**Dataset content**
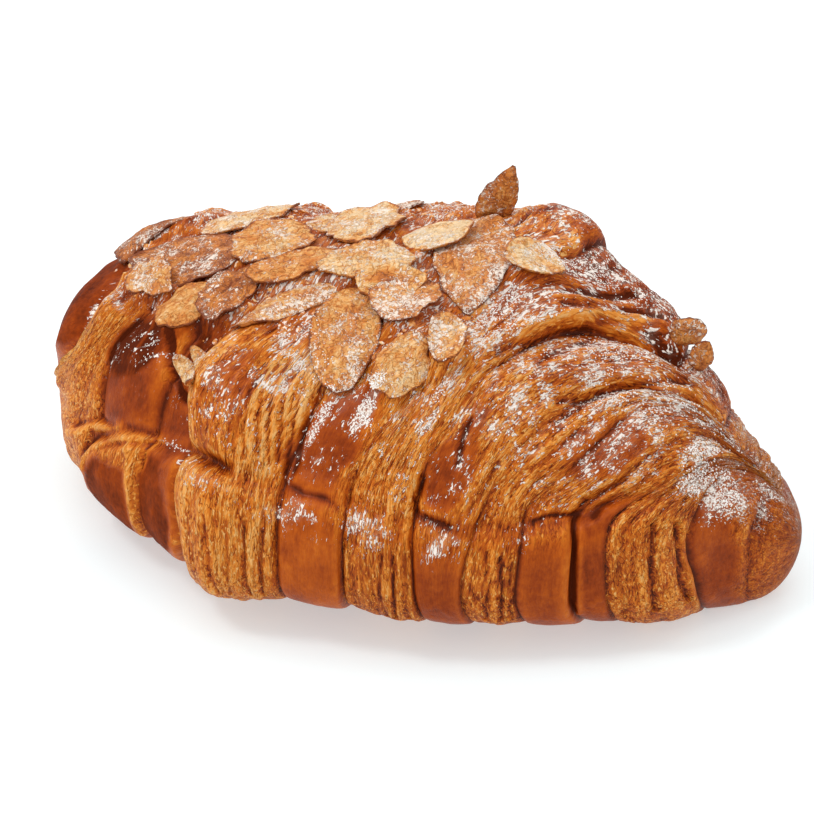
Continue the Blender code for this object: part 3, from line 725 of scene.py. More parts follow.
RIDGES = (  # height, width, tone, then x and angle along the line: rounded golden lips
    (0.9, 1.1, 0.54, (-60.5, 2), (-57.5, 9), (-54.0, 14), (-47.0, 17.5), (-41.5, 18), (-37.0, 19)),
    (0.8, 0.9, 0.52, (-56.0, -16), (-55.4, -6), (-53.8, 2), (-51.5, 8), (-47.5, 12.5), (-43.0, 15.5)),
    (0.6, 0.7, 0.48, (-42.5, 15), (-41.0, 9), (-40.3, -4), (-40.5, -20)),
    (0.3, 0.6, 0.58, (-15.0, 44), (-17.0, 36), (-16.9, 30)),
    (0.3, 0.6, 0.58, (-11.6, 44), (-12.9, 38), (-12.0, 28)),
    (0.5, 0.8, 0.56, (26.5, 60), (31.0, 69), (36.5, 79), (43.0, 85)),
)
DEGREE = 0.5  # millimetres round the loaf to one degree
CREASE_PAINTED_SHADE = 0.12  # painted shade: how much darker the colour of a crease of one millimetre is


def beside_line(points):
    """Distance of every point of the net from a line, and which side of it the point is on."""
    nearest, side = np.full(x.shape, 1e9), np.zeros(x.shape)
    for (x0, a0), (x1, a1) in zip(points, points[1:]):
        dx, da = x1 - x0, (a1 - a0) * DEGREE
        px, pa = x - x0, (angle - a0) * DEGREE
        t = np.clip((px * dx + pa * da) / (dx * dx + da * da), 0, 1)
        away = np.hypot(px - t * dx, pa - t * da)
        closer = away < nearest
        nearest = np.where(closer, away, nearest)
        side = np.where(closer, np.sign(px * da - pa * dx) * np.sign(da if da else 1), side)
    return nearest, side


pressed, lifted = np.zeros(x.shape), np.zeros(x.shape)
wander = 0.55 * lumps(grain / (3.0, 4.0, 4.0), 3)
for depth, width, lift, *points in CREASES:
    away, side = beside_line(points)
    away = np.abs(away + wander * ramp(away, 0, 2) * 0.5)
    pressed = np.maximum(pressed, depth * np.exp(-((away / width) ** 2)))
    # painted shade: the colour darkens along each crease
    tone = tone - CREASE_PAINTED_SHADE * depth * np.exp(-((away / (0.8 * width)) ** 2))
    lifted = lifted + lift * np.exp(-(((away - 2 * width) / (1.5 * width)) ** 2)) * (side > 0)
for rise, width, lip_tone, *points in RIDGES:
    away, side = beside_line(points)
    near = np.exp(-(((away + 0.3 * wander) / width) ** 2))
    lifted = lifted + rise * near
    tone, layered = mixed(tone, lip_tone, near), mixed(layered, 0.6, near)
print("deepest crease:", pressed.max().round(2), "mm")

# %% [markdown]
# ## Relief of the layers, the skin and the top
# Cut layers tear into ridges with sharp little valleys, which noise gives where it crosses zero. Skin
# has soft dents and small blisters. Under the almonds lies baked almond cream, lumpy in all directions.
# Below, the number before a call of lumps is a height in millimetres, and the one that divides the
# places is the size of a lump.

# %% Fine relief
cream = window(x, -62, -54, 10, 18) * window(angle, 48, 60, 116, 128)  # where the almond cream lies
tone = mixed(tone, 0.46 + 0.14 * lumps(base / 3.0, 14), 0.85 * cream)
layered = mixed(layered, 0.5, cream)
bend = np.stack([1.2 * lumps(grain / 7.0, 4), 0 * x, 0 * x], -1)
wide_tears = lumps((grain + bend) / (2.1, 11.0, 11.0), 5)
thin_tears = lumps((grain + bend) / (1.15, 6.0, 6.0), 6)
tears = 0.30 * np.exp(-((wide_tears / 0.12) ** 2)) + 0.22 * np.exp(-((thin_tears / 0.16) ** 2))
ridges = 0.16 * wide_tears + 0.14 * thin_tears + 0.22 * lumps(grain / (4.5, 6.0, 6.0), 7)
dents = 0.30 * lumps(base / 7.0, 8) + 0.10 * lumps(base / 2.6, 9)
blisters = 0.22 * np.clip(lumps(base / 1.7, 10) - 0.35, 0, 1)
curds = 0.6 + 0.60 * lumps(base / 3.2, 11) + 0.38 * lumps(base / 1.4, 12)
fine = layered * (ridges - tears) + (1 - layered) * (dents + blisters)
fine = fine * (1 - 0.6 * cream) + curds * cream
print("fine relief:", fine.min().round(2), "to", fine.max().round(2), "mm")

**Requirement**
Without leaving anything out, quote all the data.

**Completed task**
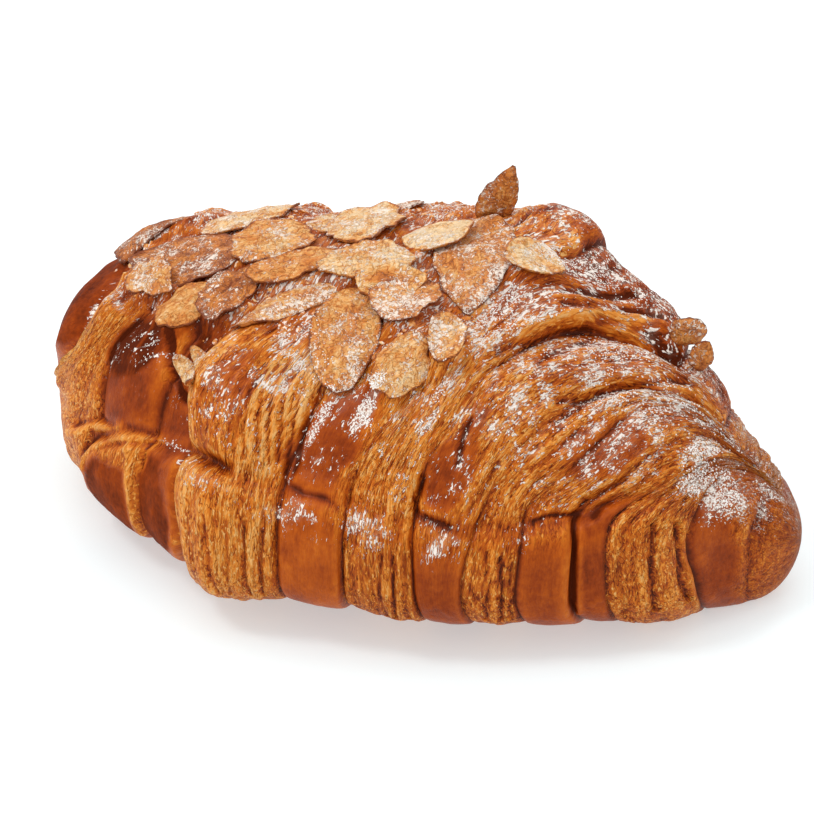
Continue the Blender code for this object: part 3, from line 725 of scene.py. More parts follow.
RIDGES = (  # height, width, tone, then x and angle along the line: rounded golden lips
    (0.9, 1.1, 0.54, (-60.5, 2), (-57.5, 9), (-54.0, 14), (-47.0, 17.5), (-41.5, 18), (-37.0, 19)),
    (0.8, 0.9, 0.52, (-56.0, -16), (-55.4, -6), (-53.8, 2), (-51.5, 8), (-47.5, 12.5), (-43.0, 15.5)),
    (0.6, 0.7, 0.48, (-42.5, 15), (-41.0, 9), (-40.3, -4), (-40.5, -20)),
    (0.3, 0.6, 0.58, (-15.0, 44), (-17.0, 36), (-16.9, 30)),
    (0.3, 0.6, 0.58, (-11.6, 44), (-12.9, 38), (-12.0, 28)),
    (0.5, 0.8, 0.56, (26.5, 60), (31.0, 69), (36.5, 79), (43.0, 85)),
)
DEGREE = 0.5  # millimetres round the loaf to one degree
CREASE_PAINTED_SHADE = 0.12  # painted shade: how much darker the colour of a crease of one millimetre is


def beside_line(points):
    """Distance of every point of the net from a line, and which side of it the point is on."""
    nearest, side = np.full(x.shape, 1e9), np.zeros(x.shape)
    for (x0, a0), (x1, a1) in zip(points, points[1:]):
        dx, da = x1 - x0, (a1 - a0) * DEGREE
        px, pa = x - x0, (angle - a0) * DEGREE
        t = np.clip((px * dx + pa * da) / (dx * dx + da * da), 0, 1)
        away = np.hypot(px - t * dx, pa - t * da)
        closer = away < nearest
        nearest = np.where(closer, away, nearest)
        side = np.where(closer, np.sign(px * da - pa * dx) * np.sign(da if da else 1), side)
    return nearest, side


pressed, lifted = np.zeros(x.shape), np.zeros(x.shape)
wander = 0.55 * lumps(grain / (3.0, 4.0, 4.0), 3)
for depth, width, lift, *points in CREASES:
    away, side = beside_line(points)
    away = np.abs(away + wander * ramp(away, 0, 2) * 0.5)
    pressed = np.maximum(pressed, depth * np.exp(-((away / width) ** 2)))
    # painted shade: the colour darkens along each crease
    tone = tone - CREASE_PAINTED_SHADE * depth * np.exp(-((away / (0.8 * width)) ** 2))
    lifted = lifted + lift * np.exp(-(((away - 2 * width) / (1.5 * width)) ** 2)) * (side > 0)
for rise, width, lip_tone, *points in RIDGES:
    away, side = beside_line(points)
    near = np.exp(-(((away + 0.3 * wander) / width) ** 2))
    lifted = lifted + rise * near
    tone, layered = mixed(tone, lip_tone, near), mixed(layered, 0.6, near)
print("deepest crease:", pressed.max().round(2), "mm")

# %% [markdown]
# ## Relief of the layers, the skin and the top
# Cut layers tear into ridges with sharp little valleys, which noise gives where it crosses zero. Skin
# has soft dents and small blisters. Under the almonds lies baked almond cream, lumpy in all directions.
# Below, the number before a call of lumps is a height in millimetres, and the one that divides the
# places is the size of a lump.

# %% Fine relief
cream = window(x, -62, -54, 10, 18) * window(angle, 48, 60, 116, 128)  # where the almond cream lies
tone = mixed(tone, 0.46 + 0.14 * lumps(base / 3.0, 14), 0.85 * cream)
layered = mixed(layered, 0.5, cream)
bend = np.stack([1.2 * lumps(grain / 7.0, 4), 0 * x, 0 * x], -1)
wide_tears = lumps((grain + bend) / (2.1, 11.0, 11.0), 5)
thin_tears = lumps((grain + bend) / (1.15, 6.0, 6.0), 6)
tears = 0.30 * np.exp(-((wide_tears / 0.12) ** 2)) + 0.22 * np.exp(-((thin_tears / 0.16) ** 2))
ridges = 0.16 * wide_tears + 0.14 * thin_tears + 0.22 * lumps(grain / (4.5, 6.0, 6.0), 7)
dents = 0.30 * lumps(base / 7.0, 8) + 0.10 * lumps(base / 2.6, 9)
blisters = 0.22 * np.clip(lumps(base / 1.7, 10) - 0.35, 0, 1)
curds = 0.6 + 0.60 * lumps(base / 3.2, 11) + 0.38 * lumps(base / 1.4, 12)
fine = layered * (ridges - tears) + (1 - layered) * (dents + blisters)
fine = fine * (1 - 0.6 * cream) + curds * cream
print("fine relief:", fine.min().round(2), "to", fine.max().round(2), "mm")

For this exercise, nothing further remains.